The Smith's Falls Independent says: About the first week in July the inhabitants of this town, as well as those living along the line of the Rideau Canal, will have the pleasure of seeing a magnificent new steamer, to be known as the Ida, which will ply between this port and Kingston, and commanded by Capt. W. Garrett, of this place. The contract for the building of this new steamer has been let to H.B. Rathbun & Son, of Deseronto, who expect to have her completed about July 1st. Her size is to be 91 feet long, with 20 feet beam, will have a speed of about 11 miles an hour, thus making her the fastest boat that ever plied on the Rideau. She will be adapted for both freight and passengers, and is to be fitted out with all the modern improvements. The boiler and engine are now being built at Brockville by the Black Bros., who are supposed to be the best in Ontario in that business. Another advantage this steamer will possess is that coal will be used instead of wood, thus avoiding any delay along the line, which would be occasioned if it were otherwise. To tourists and others the Ida is sure to become popular as a pleasure boat; to merchants and all business men she will prove to be an excellent boat for the carrying of their freight; in short she will serve a long felt want on the Rideau Canal in every particular. Another boat has been chartered to handle the freight traffic until the new steamer is ready.

Lake Yachting Association - The Lake Yachting Association has formed in Toronto with the following officers: John Leys, President; Mr. Mott, 1st Vice-President; Hugh C. Dennis, 2nd Vice-President; Geo. E. Evans, Secretary-Treasurer. Kingston was not represented but the new association hope for their cooperation as the club here have adopted the Seewanhaka rule of measurement which governs the new Association.

p.3 Raising of Wrecks -The Dominion Wrecking & Salvage Company have several important contracts upon which a commencement will be made as soon as navigation opens. The principal are to raise the tug Huron, sank at the Limestone entrance to Parry Sound; to raise the steamship Ottawa, of the Dominion Line, which went down two years ago between Montreal and Quebec.

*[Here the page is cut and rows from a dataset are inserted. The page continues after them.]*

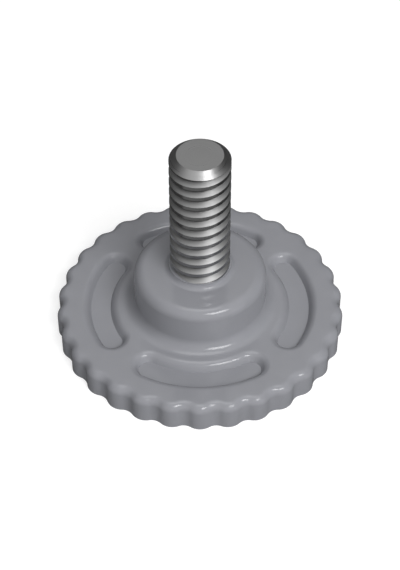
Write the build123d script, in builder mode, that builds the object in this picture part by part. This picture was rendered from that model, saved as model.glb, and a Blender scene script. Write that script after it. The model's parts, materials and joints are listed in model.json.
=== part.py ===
from build123d import *
from math import acos, atan2, cos, degrees, pi, radians, sin, sqrt, tan
import os

# Knurled thumb screw: a plastic knob moulded in one shot round a steel stud.
# Millimetres. It stands on the knob's flat underside, with the stud pointing up.
# Origin: centre of the underside. +Z runs along the stud towards its tip, and a lobe faces -Y.

# Driving dimensions of the knob
knob_radius = 15.55         # to the tips of the lobes
disc_thickness = 3.175
rim_edge_radius = 0.93      # rounding of the rim's upper edge
lobe_count = 30
flute_depth = 0.445         # from the lobe tips down to the flute bottoms
flute_radius = 1.32         # hollow of each flute, seen from above

boss_radius = 7.1
boss_rise = 5.16            # above the disc
boss_foot_radius = 1.36     # concave, between the disc and the boss
boss_edge_radius = 1.22     # convex, round the boss's top

collar_rise = 0.6           # above the boss's top, and the radius of its concave side
collar_land = 0.12          # flat ring of plastic outside the first turn of the thread

# Four kidney-shaped pockets in the disc
pocket_count = 4
pocket_depth = 0.86
pocket_draft = 30           # degrees from upright
pocket_edge_radius = 0.89   # rounding of the mouth
pocket_half_span = 30       # degrees, from a pocket's middle to the centre of its round end
boss_land = 0.27            # flat left between the boss's foot and a pocket's mouth
rim_land = 1.3              # flat left between a pocket's mouth and the rim's rounding

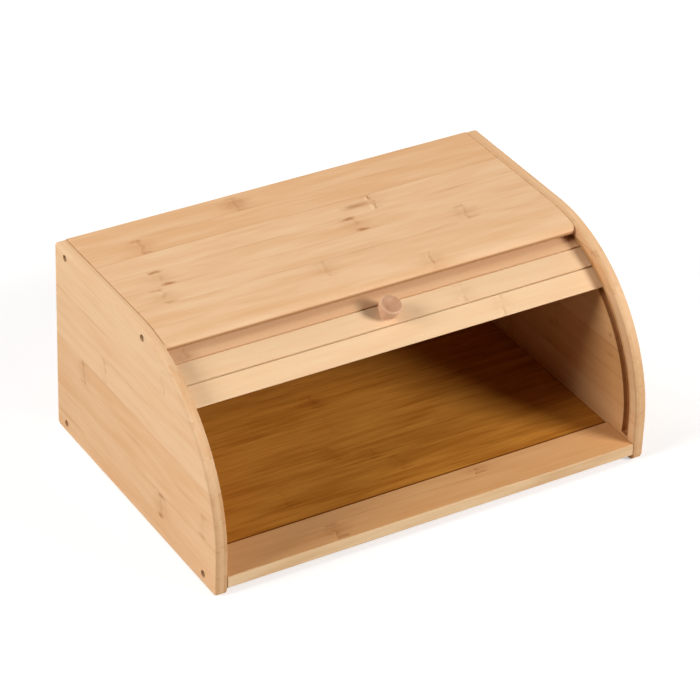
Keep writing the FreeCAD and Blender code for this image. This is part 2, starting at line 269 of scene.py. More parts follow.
STRIP = 23.5 * MM              # width of one bamboo strip
FIBRE_SIZE = (34 * MM, 0.55 * MM)
FIBRE_STRENGTH = 0.50
BAND_SIZE = (60 * MM, 3.4 * MM)
BAND_STRENGTH = 0.85
CLOUD_SIZE = (80 * MM, 11 * MM)
CROOKED_SCALE = 130.0          # how often the knuckles' lines change their course
KNUCKLE_EVERY = 230 * MM
GRAIN_DEPTH = 0.12 * MM
BAMBOO_SHINE = 0.12            # sanded and left bare, so it hardly shines
PALE_BAMBOO = (0.809, 0.532, 0.308)
DEEP_BAMBOO = (0.731, 0.419, 0.210)
KNUCKLE_TINT = (0.62, 0.46, 0.35)
# inner ply tint: partly the ply's own deeper tone, partly painted shade for the box's shaded inside
INNER_PLY_AND_SHADE_TINT = (0.73, 0.61, 0.45)
# painted shade in the door's track
TRACK_SHADE_TINT = (0.72, 0.60, 0.48)
# the lower front rim's tint: partly its end grain, partly painted shade
END_GRAIN_AND_SHADE_TINT = (0.80, 0.76, 0.70)
# painted shadow line
SHADOW_LINE_TINT = (0.48, 0.36, 0.27)


def fade(value, start, end):
    """1 up to start and 0 from end on, with a smooth change between them."""
    return get(value.tree, "ShaderNodeMapRange", {
        "Value": value, "From Min": start, "From Max": end, "To Min": 1.0, "To Max": 0.0,
    }, interpolation_type="SMOOTHSTEP")


def point(tree, x, y=0.0, z=0.0):
    """A point or a direction put together from three values."""
    return get(tree, "ShaderNodeCombineXYZ", {0: x, 1: y, 2: z})


def split(whole, kind="ShaderNodeSeparateXYZ"):
    """The three values of a point, or with another kind of node those of a colour."""
    parted = put(whole.tree, kind, {0: whole})
    return [Value(whole.tree, socket) for socket in parted.outputs]


def span(a, b):
    """The slant of a square corner with the sides a and b."""
    return (a * a + b * b).by("SQRT")


def blend(amount, first, second):
    """The first colour where amount is 0, the second where it is 1."""
    return get(amount.tree, "ShaderNodeMix", {
        "Factor": amount, "A": (*first, 1), "B": (*second, 1)}, "Result", data_type="RGBA")


def tinted(colour, amount, tint):
    """The colour multiplied by the tint, as far as amount says. Below zero it grows lighter."""
    full = get(colour.tree, "ShaderNodeMix", {
        "Factor": 1.0, "A": colour, "B": (*tint, 1),
    }, "Result", data_type="RGBA", blend_type="MULTIPLY")
    return get(colour.tree, "ShaderNodeMix", {
        "Factor": amount, "A": colour, "B": full,
    }, "Result", data_type="RGBA", clamp_factor=False)


def inputs_of(tree):
    """The values that a tree is given, by name."""
    return {socket.name: Value(tree, socket) for socket in put(tree, "NodeGroupInput").outputs}


KNUCKLE_STRAY = 11 * MM        # how far a knuckle's line strays along the grain
KNUCKLE_LEAN = -2.4 * MM       # how far it leans from the strip's middle to its edge
LINE_REACH = 2.6 * MM
LIP_OFF = -2.8 * MM            # the pale lip beside the line
LIP_REACH = 1.8 * MM
DASH_LEAN = 1.5 * MM
DASH_REACH = 8.5 * MM
STAIN_REACH = 19 * MM
KNUCKLE_INPUTS = [
    "Along", "Across", "Grain", "Drift", "Sway", "Middle along", "Middle across", "Half width",
    "Line", "Dashes", "Stain",
]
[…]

Court of Assize - Rees vs. Richelieu & Ontario Navigation Co. - This case occupied yesterday forenoon and most of the afternoon. It was an action to recover the value of milk supplied the boats from 27th May, 1883 to October 27th, 1883. The amount sued for was $324.91, a balance of account. The Company paid $90 into Court, the amount they claimed to be Rees' due. The Company, it was shown, through C.H. Hatch, told Mr. Rees in August that they were no longer liable for the milk supplied, that he would have to make arrangements with Mr. Victor Ollivant. Mr. Rees billed the Company and they refused to pay him. When the plaintiff had presented his case Mr. Walkem, Q.C., asked for a non-suit, on the ground that the Company was not liable. Mr. Britton, Q.C., dissented, and after considerable talk the Judge sent the case to the jury, they to decide whether Mr. Ollivant or the Company was liable. After a lengthened absence the jury found that the milk, the price of which the plaintiff sued for, was supplied to one Ollivant who was not an officer of the defendants' Company, and was not supplied on the Defendants' credit, except as to 510 gallons delivered on and after Sept. 6th, 1883. The Judge therefore entered judgement for the plaintiff for $2.70, being the difference between the price of the milk delivered and the $90 paid into court.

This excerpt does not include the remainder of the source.